Por eso, que todos tus fieles te supliquen
en el momento de la angustia;
y cuando irrumpan las aguas caudalosas
no llegarán hasta ellos.
Tú eres mi refugio,
tú me libras de los peligros
y me colmas con la alegría de la salvación.

En cambio, el fariseo... se quedó consigo mismo. Sin ningún cambio, como si no hubiera ido al santuario a orar.
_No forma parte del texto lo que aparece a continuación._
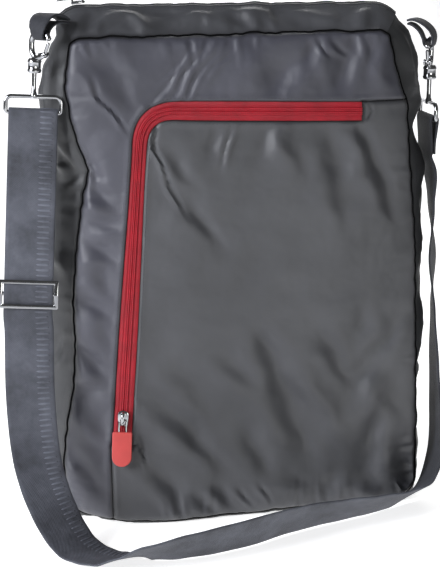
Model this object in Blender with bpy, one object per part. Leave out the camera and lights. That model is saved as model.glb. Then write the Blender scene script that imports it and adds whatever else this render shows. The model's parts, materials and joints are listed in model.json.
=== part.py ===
"""Laptop bag with a shoulder strap, standing upright on its base: Z up, the front panel toward -Y, metres.

The shell is a set of separate cloth panels with a gap at every seam, so the laptop space inside is open.
The strap is one band: it hangs from the left hook, runs along the floor and climbs to the right hook.
"""

import math

import bpy
from mathutils import Matrix, Vector
from mathutils.geometry import delaunay_2d_cdt

for old in list(bpy.data.objects):
    bpy.data.objects.remove(old)

MM = 0.001

# Bag body
SEAM_HEIGHT = 0.383
HALF_WIDTH = 0.1435
HALF_DEPTH = 0.0305
CROWN_FRONT = 0.0180
CROWN_BACK = 0.0080
BASE_LIFT = 0.0026
BASE_CORNER = 0.0210
TOP_CORNER = 0.0085
BOW_BACK = 0.0050
SIDE_BULGE = 0.0250
RIDGE_RISE = 0.0225
CLOTH = 0.0015
TAPE = 0.0012
GAP = 0.0004
MITRE_GAP = 0.00026
CELL = 0.0135
BACK_CELL = 0.0200

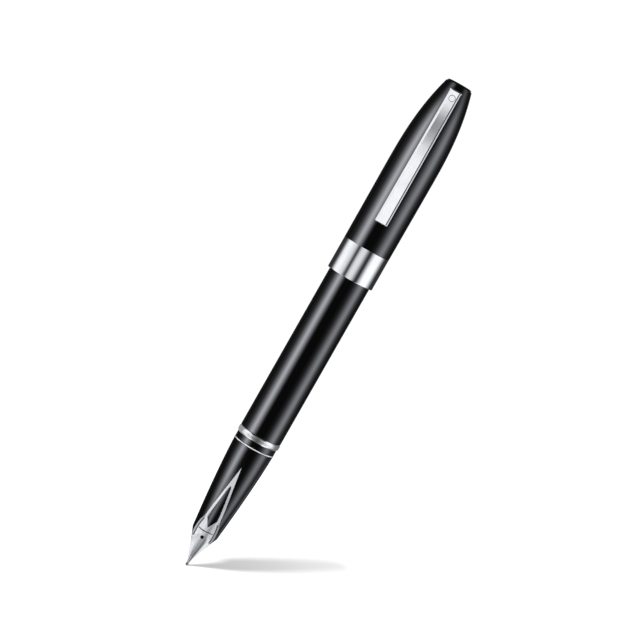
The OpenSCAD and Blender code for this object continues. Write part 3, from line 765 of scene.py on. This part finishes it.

Las palabras de la primera lectura son muy interesantes al respecto: La súplica del humilde atraviesa las nubes y mientras no llega a su destino, él no se consuela: no desiste hasta que el Altísimo interviene, para juzgar a los justos y hacerles justicia (Eclesiástico 35,17-18).

Para finalizar esta explicación, quisiera que observáramos las dos figuras de nuevo: el hombre “religioso” que se justifica ante sí mismo y se considera mejor que los otros –que es justo ante los hombres... pero no ante Dios- y el hombre “pecador” que se arrepiente de sus pecados y es humilde cuando mira al Señor –que es pecador ante los hombres... pero justo ante Dios- y nos preguntáramos: en la comunidad cristiana, ¿nos creemos mejores que los demás por el hecho de llevar un cierto tiempo participando? ¿Cómo me siento cuando pienso en los que no van a la Iglesia, los que no creen o los que son indiferentes al tema religioso? ¿Mejor que ellos? ¿Me siento orgulloso de lo que hago como cristiano?

No todo lo que brilla es oro... dice el refrán. Lo que importa es el corazón de quien vive y practica la fe. Tal vez en el cielo –si tenemos la dicha- nos encontraremos con varias sorpresas... los que están y los que no... todo depende del corazón. ¿Cómo está el tuyo?


Señor, tú que iluminas a los extraviados con la luz de tu Evangelio, para que vuelvan al camino de la verdad; concede a cuantos nos llamamos cristianos imitar fielmente a Cristo y rechazar lo que pueda alejarnos de él.